Eglises d'Asie – Vietnam
Les autorités essaient de se rallier le patriarche du bouddhisme unifié, mais lancent une campagne virulente contre son second dans la hiérarchie
Publié le 18/03/2010
Dans la matinée du 29 août dernier, le général de police Trân Tu, spécialement chargé, au niveau national, de la surveillance des religions, est venu rendre visite au patriarche du bouddhisme unifié, Thich Huyên Quang, en résidence surveillée dans la pagode de Nguyên Thiêu, province de Binh Dinh. Il était accompagné de personnalités policières régionales, d’un photographe et d’un cameraman. Dans les propos tenus par le policier durant l’entretien qui a duré 45 minutes, menaces et paroles positives se sont succédé. Le général a d’abord manifesté son irritation devant l’aide apportée par le vénérable Thich Quang Dô au mouvement des paysans spoliés (1), une aide, a-t-il précisé, visant à les inciter à manifester contre le gouvernement. Il a accusé le bouddhisme unifié de faire de la politique antigouvernementale, en appelant de ses vœux démocratie et pluralisme, ou en exigeant l’abolition de l’article 4 de la Constitution qui déclare « le Parti communiste, force dirigeante de la société vietnamienne », autant d’allusions à des déclarations du religieux datant de 1993 et de 2001. Par ailleurs, le général a interdit au patriarche d’organiser un congrès général du bouddhisme dans sa pagode de Nguyên Thiêu, comme cela avait été le cas en 2003 avec la participation d’une délégation de Saigon, menée par Thich Quang Dô. Il a aussi été signifié au patriarche que seuls des visiteurs se déplaçant individuellement avaient le droit de le rencontrer.
A la fin de l’entretien, le ton s’est radouci et le général Trân Tu a invité le patriarche à se rendre à Hanoi pour y rencontrer le Premier ministre Nguyên Tân Dung, spécifiant que cela pouvait se faire à plusieurs époques différentes et qu’il pourrait rester dans la capitale le temps qu’il voudrait.
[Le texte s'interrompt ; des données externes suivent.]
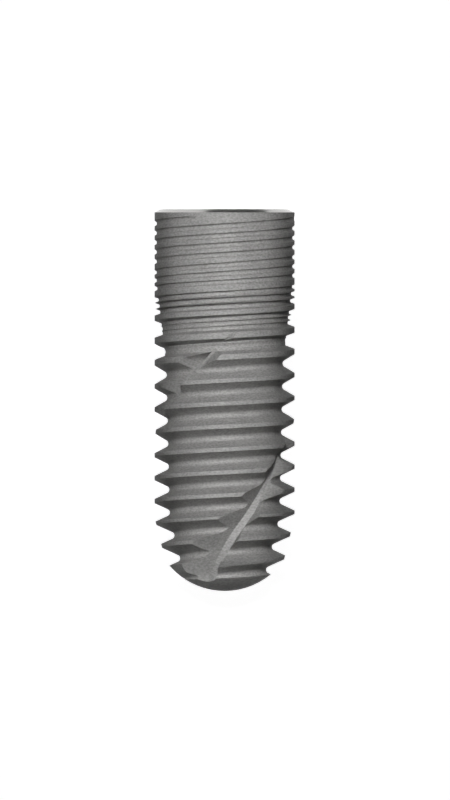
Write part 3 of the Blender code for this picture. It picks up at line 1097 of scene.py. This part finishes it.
@dataclass
class Studio:
    """The pale floor, the soft lamps and the long-lens camera above the lying fixture.

    The fixture takes up frame_share of the picture's height. A lamp's level is the brightness
    that it gives a white surface facing it. The cards' sides and the side cards' top are
    measured from the fixture's centre, and the other gaps from its ends.
    """

    fixture_length: float
    centre: Vector
    frame_share: float = 0.4775
    camera_distance: float = 80.0 * MM
    camera_right: float = 0.013 * MM
    clip_start_share: float = 0.05
    clip_end_share: float = 10.0
    floor_radius: float = 0.26
    sweep_radius: float = 0.08
    sweep_facets: int = 12
    floor_facets: int = 96
    bar_distance: float = 0.24
    bar_width: float = 0.1
    bar_depth: float = 0.03
    bar_tilt: float = math.radians(14.0)
    bar_turn: float = math.radians(-2.2)
    bar_level: float = 0.06
    strip_distance: float = 14.0 * MM
    strip_width: float = 3.6 * MM
    strip_length: float = 18.0 * MM
    strip_spread: float = math.radians(8.2)
    strip_tilt: float = math.radians(15.5)
    strip_turn: float = math.radians(-2.2)
    strip_level: float = 1.0
    world_level: float = 0.015
    card_height: float = 0.02 * MM
    card_reach: float = 26.0 * MM
    side_card_grey: float = 0.2
    tip_card_grey: float = 0.1
    head_card_grey: float = 0.85
    left_card_gap: float = 5.0 * MM
    right_card_gap: float = 3.5 * MM
    side_card_top: float = 5.0 * MM
    tip_card_gap: float = 2.5 * MM
    head_card_left: float = -1.6 * MM
    head_card_right: float = 3.5 * MM
    head_card_gap: float = 3.7 * MM
    head_card_length: float = 6.6 * MM

    def lay_floor(self) -> bpy.types.Object:
        """Builds the round floor with its rim swept up as a backdrop.

        Returns:
            The floor.
        """
        profile = []
        for step in range(self.sweep_facets + 1):
            angle = math.pi / 2 * step / self.sweep_facets
            out = self.floor_radius + self.sweep_radius * math.sin(angle)
            profile.append((out, self.sweep_radius * (1.0 - math.cos(angle))))
        bm = bmesh.new()
        centre = bm.verts.new((0.0, 0.0, 0.0))
        angles = [2.0 * math.pi * i / self.floor_facets for i in range(self.floor_facets)]
        rings = []
        for radius, height in profile:
            rings.append([bm.verts.new(polar(radius, angle, height)) for angle in angles])
        for i in range(self.floor_facets):
            j = (i + 1) % self.floor_facets
            bm.faces.new((centre, rings[0][i], rings[0][j]))
            for inner, outer in zip(rings, rings[1:]):
                bm.faces.new((inner[i], outer[i], outer[j], inner[j]))
        mesh = stored_mesh("floor", bm)
        mesh.shade_smooth()
        mesh.materials.append(PaleFloor().material())
        return add_object("floor", mesh)

    def aim(self, obj: bpy.types.Object) -> None:
        """Turns a lamp or a camera towards the fixture, with its top towards the platform.

        Args:
            obj: The lamp or the camera, in its place.
        """
        away = (obj.location - self.centre).normalized()
        right = Vector((0.0, 1.0, 0.0)).cross(away).normalized()
        up = away.cross(right)
        obj.rotation_euler = Matrix((right, up, away)).transposed().to_euler()

    def hang(self, data: bpy.types.AreaLight, distance: float, tilt: float, turn: float) -> None:
        """Hangs a lamp over the fixture.

        Args:
            data: The lamp.
            distance: How far it hangs from the fixture.
            tilt: Angle from the vertical towards the platform.
            turn: Angle from the vertical towards the right.
        """
        lamp = add_object(data.name, data)
        direction = Vector((math.sin(turn), math.sin(tilt), 0.0))
        direction.z = math.sqrt(1.0 - direction.length_squared)
        lamp.location = self.centre + direction * distance
        lamp.visible_camera = False
        self.aim(lamp)

    def hang_bar(self) -> None:
        """Hangs the soft bar lamp across the fixture, beside the camera."""
        data = bpy.data.lights.new("bar_lamp", "AREA")
        data.shape = "RECTANGLE"
        data.size = self.bar_width
        data.size_y = self.bar_depth
        # far off, its light on a facing surface is its power over pi times the distance squared
        data.energy = self.bar_level * math.pi**2 * self.bar_distance**2
        self.hang(data, self.bar_distance, self.bar_tilt, self.bar_turn)

    def hang_strip(self) -> None:
        """Hangs the gridded strip box along the fixture, whose light falls off sideways."""
        data = bpy.data.lights.new("strip_lamp", "AREA")
        data.shape = "RECTANGLE"
        data.size = self.strip_width
        data.size_y = self.strip_length
        data.spread = self.strip_spread
        # behind the grid its light is nearly parallel, and lights an area of the box's own size
        data.energy = self.strip_level * math.pi * self.strip_width * self.strip_length
        self.hang(data, self.strip_distance, self.strip_tilt, self.strip_turn)

    def lay_card(
        self, name: str, card: Card, low: tuple[float, float], high: tuple[float, float]
    ) -> None:
        """Lays a card on the floor, which shows in the fixture's glints alone.

        Args:
            name: Name of the card.
            card: What it is made of.
            low: Its corner with the smallest x and y, from the fixture's centre.
            high: Its corner with the largest x and y.
        """
        corners = ((low[0], low[1]), (high[0], low[1]), (high[0], high[1]), (low[0], high[1]))
        bm = bmesh.new()
        bm.faces.new([bm.verts.new((x, y, self.card_height)) for x, y in corners])
        mesh = stored_mesh(name, bm)
        mesh.materials.append(card.material())
        sheet = add_object(name, mesh)
        sheet.location = (self.centre.x, self.centre.y, 0.0)
        sheet.visible_camera = False
        sheet.visible_diffuse = False
        sheet.visible_shadow = False

    def lay_cards(self) -> None:
        """Lays the cards that keep the white floor out of the flanks, the apex and the bevel."""
        end = self.fixture_length / 2
        far = self.card_reach
        side = Card(self.side_card_grey)
        self.lay_card("left_card", side, (-far, -end), (-self.left_card_gap, self.side_card_top))
        self.lay_card("right_card", side, (self.right_card_gap, -end), (far, self.side_card_top))
        tip_high = (far, -end - self.tip_card_gap)
        self.lay_card("tip_card", Card(self.tip_card_grey), (-far, -far), tip_high)
        near = end + self.head_card_gap
        head_low = (self.head_card_left, near)
        head_high = (self.head_card_right, near + self.head_card_length)
        self.lay_card("head_card", Card(self.head_card_grey), head_low, head_high)

    def set_world(self) -> None:
        """Sets a dim even world, which the camera alone sees as white."""
        world = bpy.data.worlds.new("studio_world")
        world.use_nodes = True
        tree = world.node_tree
        background = tree.nodes["Background"]
        background.inputs["Color"].default_value = (1.0, 1.0, 1.0, 1.0)
        path = tree.nodes.new("ShaderNodeLightPath")
        level = map_range(tree, path.outputs["Is Camera Ray"], self.world_level, 1.0)
        tree.links.new(level, background.inputs["Strength"])
        bpy.context.scene.world = world

    def set_camera(self) -> None:
        """Sets the camera straight above the fixture, without perspective as from far off."""
        data = bpy.data.cameras.new("camera")
        data.type = "ORTHO"
        data.ortho_scale = self.fixture_length / self.frame_share
        data.clip_start = self.camera_distance * self.clip_start_share
        data.clip_end = self.camera_distance * self.clip_end_share
        camera = add_object("camera", data)
        camera.location = self.centre + Vector((0.0, 0.0, self.camera_distance))
        self.aim(camera)
        camera.location.x += self.camera_right
        bpy.context.scene.camera = camera


def main() -> None:
    """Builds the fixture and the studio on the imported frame."""
    logging.basicConfig(level=logging.INFO, format="%(name)s: %(message)s")
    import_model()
    low, high = (Vector(corner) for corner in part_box("implant_fixture"))
    centre = (low + high) / 2
    blank = Blank(length=high.y - low.y, crest_radius=(high.x - low.x) / 2)
    piece = Fixture(blank, centre).build()
    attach(piece, "root")
    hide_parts("implant_fixture")
    LOG.info("%s: %d faces", piece.name, len(piece.data.polygons))
    studio = Studio(blank.length, centre)
    studio.lay_floor()
    studio.lay_cards()
    studio.hang_bar()
    studio.hang_strip()
    studio.set_world()
    studio.set_camera()
    bpy.context.scene.view_settings.view_transform = "Standard"


if __name__ == "__main__":
    main()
Il l’a ensuite invité à venir présider l’assemblée annuelle de l’Eglise bouddhiste du Vietnam, patronnée par l’Etat, qui est prévue pour la fin de l’année. Le patriarche ayant fait état de la faiblesse de sa santé actuelle, le général a répondu qu’un avion et une équipe médicale seraient à sa disposition.
Cette tentative de rallier le patriarche du bouddhisme unifié à ses côtés est loin d’avoir arrêté la campagne menée à l’encontre du recteur de l’Institut de propagation du Dharma, campagne initiée au mois d’août dernier avec un premier article dans le Nhân Dân. Plusieurs dizaines d’autres se sont succédé sur tous les grands titres de la presse vietnamienne, contrôlée par l’Etat. Ces journaux officiels reprochent au religieux d’encourager le mouvement des paysans spoliés à devenir un mouvement politique s’opposant à l’Etat. Ces attaques ont été accompagnées de prétendues révélations sur le passé du religieux visant à lui faire perdre son crédit.
Les réactions du bouddhisme unifié, dans le pays et dans la diaspora vietnamienne, ont été très nombreuses et passionnées ; des soutiens extérieurs de milieux diplomatiques, y compris l’ambassade américaine, lui ont été apportés. Les responsables bouddhistes ont mesuré les risques que faisait courir à leur Eglise une telle campagne et se sont assurés de l’avenir en créant un deuxième bureau de l’Institut de propagation du Dharma à l’étranger. Cette campagne contre le bouddhisme unifié a eu pour résultat de laisser dans l’ombre les derniers développements du mouvement des paysans spoliés.